Abraham could have remarried more than once but it is known that he was remarried at least by 1748 to Rebecca Vanderpool. This date was established by property purchased in that year which required the assent of his wife when he sold hit in 1751.
The maiden surname of Rebecca Vanderpool is unknown. The theory has been posed, that she may have been a "Westfall" or "Bogart", as they were closely associated with the Vanderpool's in Virginia. She may have been a widow at the time of their marriage, as well. Rebecca was the mother of Ann and probably of the younger Abraham Jr., as well.
Abraham applied for a patent on 430 acres in Augusta County, Virginia, on October 19, 1748. He was already occupying the land at that time. (He may in fact, have been used to 'squatting on land in the past.) This was truly frontier land at this time. This area had a few settlers as early as 1735, but was largely uninhabited until purchased by Lord Thomas Fairfax in 1748. After purchasing a large tract of land on the South Branch of the Potomac, Lord Fairfax hired a surveyor (who had a young, sixteen year old helper named George Washington, who would later be the first president of the United States. George Washington reported there were Dutch living on Lord Fairfax's land, and Abraham Vanderpool may have been one of them) and then advertised the land as available for purchase.
Abraham and Rebecca sold this land on the South Branch of the Potomac, on May 25, 1751. Their whereabouts are uncertain between the years 1751 and 1756. It is thought by some researchers that they were living in the Greenbriar River area, first settled in 1749. This area is not far from Vanderpool, Virginia (now located in present day Watauga County, North Carolina) 1and Vanderpool Gap. Vanderpool Gap is on the border of Virginia and West Virginia and was discovered by John Vanderpool, the brother of Abraham.
By 1756, the Vanderpool's had left the Greenbriar area. At this time there were growing hostilities between the settlers and the native Indians, all along the edge of the frontier. The Vanderpool's retreated to North Carolina, after a series of attacks led by the Shawnee Indian leader named "the Cornstalk". These attacks drove the settlers eastward from the Greenbriar area and several Dutch settlers were killed. One Vanderpool female may have been captured. (A letter to George Washington from a militia captain dated May 14, 1756, mentions that his unit had tracked a band of Indians near Vanderpool's house, described as being close to the head of the Jackson River and near the Black River, not too far from Fort Dinwiddie. This area includes both Vanderpool Gap and today's town called Vanderpool. It is not clear who the Vanderpool was, but it could not have been Abraham, as he had removed to Orange County, North Carolina.)
As Indian tribes attacked European settlements all along the edge of the frontier areas, settlers were driven back north and east, throughout 1755 and 1756. These hostilities would later erupt into the French and Indian War.
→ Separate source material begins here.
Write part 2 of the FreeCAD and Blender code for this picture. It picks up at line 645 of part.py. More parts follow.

Whatever the cause of Abraham and Rebecca leaving Virginia, it is known from records that Abraham as in the Parish of St. Matthew at Rocky River in Orange County, North Carolina, by April 06, 1756. On August 20, 1756, Abraham Vanderpool was listed as a certified chain-carrier for a surveyor. He was next listed in records at Sandy Creek in Orange County, in 1757. The last record of Abraham in Orange County (that part now in Randolph County, North Carolina), North Carolina, was dated November 05, 1757.
Abraham next appears on a Fee List in Winchester, Frederick County, Virginia on May 12, 1757. Abraham may have taken his family back to Frederick County, where he had lived in 1743, and then by himself went to North Carolina to work and perhaps locate land. Or they may have all moved to North Carolina and then back to Frederick County, Virginia by May 1757.
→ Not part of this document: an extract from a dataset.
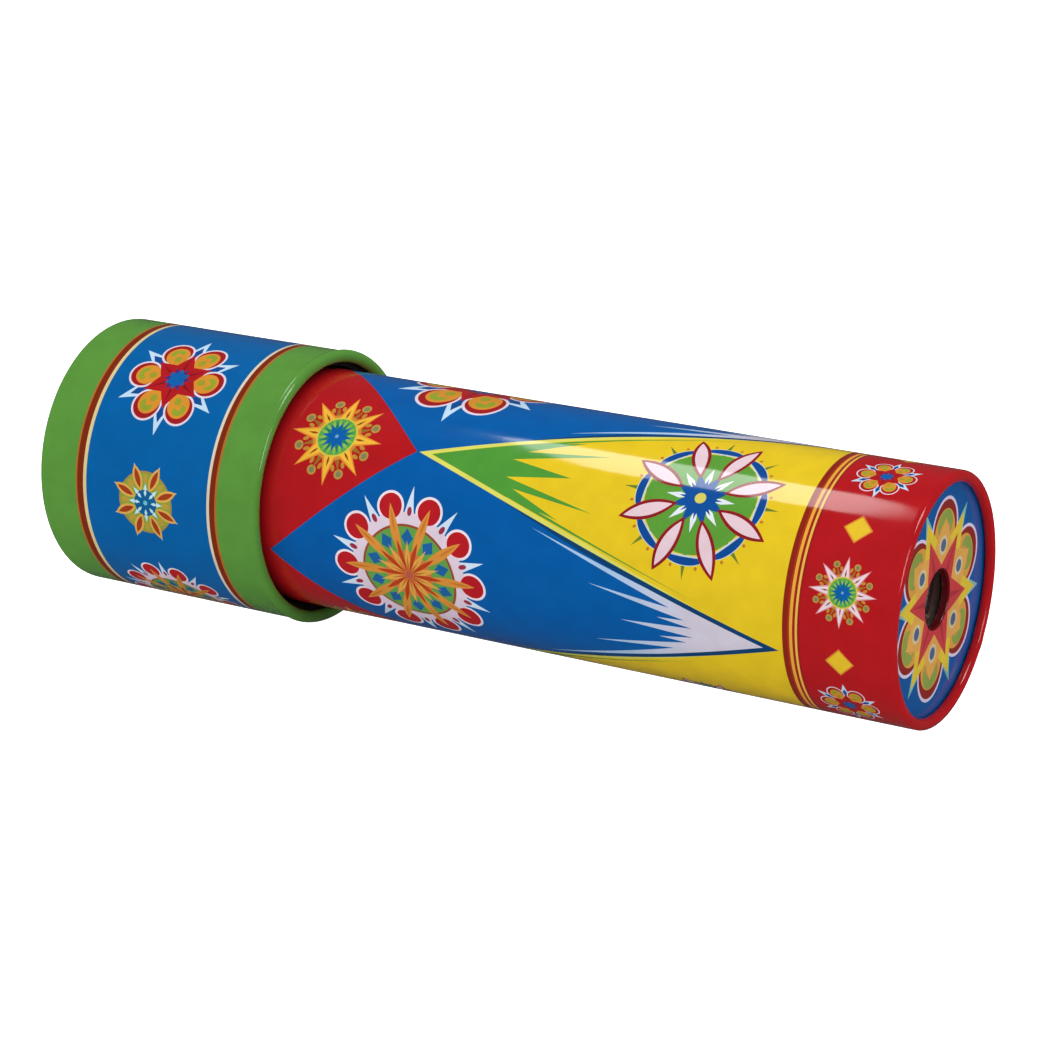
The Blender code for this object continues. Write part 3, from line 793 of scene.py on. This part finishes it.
def make_finishes():
    """Every motif and material, by what the real surface is."""
    for name, layers in (
        ("Six petals", SIX_PETAL), ("Ten spokes", TEN_SPOKE), ("Eight petals", EIGHT_PETAL),
        ("Sun", SUN), ("White sun", WHITE_SUN), ("Small rosette", SMALL_ROSETTE),
        ("Eye flower", EYE_FLOWER_AND_HOLE_SHADE),
    ):
        motif(name, layers)
    # Lithographed tinplate: inks on a white base coat under gloss varnish, so colours are clean and
    # reflections stay thin and sharp.
    varnished = {"IOR": 1.5, "Specular_IOR_Level": 0.4}
    finish("Lithographed tinplate, tube", tube_print, **varnished)
    finish("Lithographed tinplate, barrel", barrel_print, **varnished)
    finish("Lithographed tinplate, eye disc", disc_print, **varnished)
    # Tin-coated steel sheet: a soft white metal, only fairly bright.
    finish("Bare tinplate", bare_tin, Metallic=1.0)
    # Grey chipboard: matt and fibrous.
    finish("Grey chipboard", card("#7A7064", "#A89C8A", "#4C453E"), Specular_IOR_Level=0.3)
    # The same board in near-black: dull, with a brown cast. On the guide sleeve it is painted shade
    # for the shadowed gap inside the barrel's lip.
    finish("Black card, painted shade", card("#151311", "#26221E", "#3A342E"), Specular_IOR_Level=0.25)
    # Gummed kraft paper: matt brown with a faint sheen.
    finish("Gummed kraft tape", paper_tape, Specular_IOR_Level=0.35)
    # Cut acetate sheet: clear and hard, with light rubs.
    clear = polished(("#F2F5F6", "#FBFCFC"), 0.02, 0.07, 0.0015 * MM)
    finish("Clear acetate disc", clear, Transmission_Weight=1.0, IOR=1.47)
    # Frosted acetate, blasted on one face: milky, with a fine grain, and passes no image.
    frosted = clouded(("#ECEEEC", "#F8F9F7"), 0.3, 0.38, Scale=90.0,
                      grain={"Scale": 6000.0, "Detail": 2.0}, depth=0.03 * MM)
    finish("Frosted acetate disc", frosted, Transmission_Weight=0.75, IOR=1.47)
    # Silvered float glass: a bright mirror with a trace of grey.
    silvered = polished(("#A8ACAD", "#BCC0C0"), 0.015, 0.07, 0.001 * MM)
    finish("Silvered mirror glass", silvered, Metallic=1.0)
    # Drawn spring steel: hard oily grey, with die lines.
    drawn = clouded(("#8E9094", "#B8BABE"), 0.22, 0.36, Scale=3000.0,
                    grain={"Scale": 3000.0, "Detail": 3.0}, depth=0.008 * MM)
    finish("Drawn spring steel", drawn, Metallic=1.0)
    for tone, shades in CHIP_TONES.items():
        # Punched acetate: clear and deeply dyed, with handling scuffs.
        dyed = polished(shades, 0.05, 0.16)
        finish(f"Dyed acetate, {tone}", dyed, Transmission_Weight=0.45, IOR=1.47)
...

Whatever the situation, there was then a decade, (from 1757 to 1767) in which their whereabouts are unknown. We do know that at least by 1767, Abraham Vanderpool was established in Rowan County (later became Surry County) North Carolina and was a "road overseer". In 1768, either Abraham Vanderpool or his son, Abraham, was serving as "constable" in that area. Having these career positions in Rowan County, would probably suggest that Abraham Vanderpool had been in this area long enough to establish himself as a reliable and established citizen of the county.
The section of Rowan County that the Vanderpool's lived in, later became part of Wilkes County, in 1777. It is known that Abraham Vanderpool and his son, Abraham, continued to reside in Rowan County, later Wilkes County, until at least June 12, 1778. as is verified by tax lists and land grants.
Abraham Vanderpool probably died between June 12, 1778 and May 12, 1779. June 12, 1778 is the last recorded date known at this time, of Abraham in Wilkes County, North Carolina. On May 12, 1779, his wife, Rebecca Vanderpool, signed her will and it did not mention Abraham. This would indicate he was probably deceased by this time. Rebecca Vanderpool was in Washington County, North Carolina, now Tennessee, when she signed her will. A tax list in 1779 for Washington County, North Carolina (now Tennessee) lists Abraham Vanderpool as deceased. It is unknown if Abraham died in Wilkes County, North Carolina or Washington County, North Carolina, which became Washington County, Tennessee in 1790.
It seems plausible that Abraham Vanderpool did go to Washington County, North Carolina. First, in her will, Rebecca lists six cattle and two plows among other things. If she had moved to this county by herself, she would not likely have brought or purchased cattle and plows. Second, Abraham is listed as deceased on the Washington County tax list which would seem to indicate he had previously been alive in that county.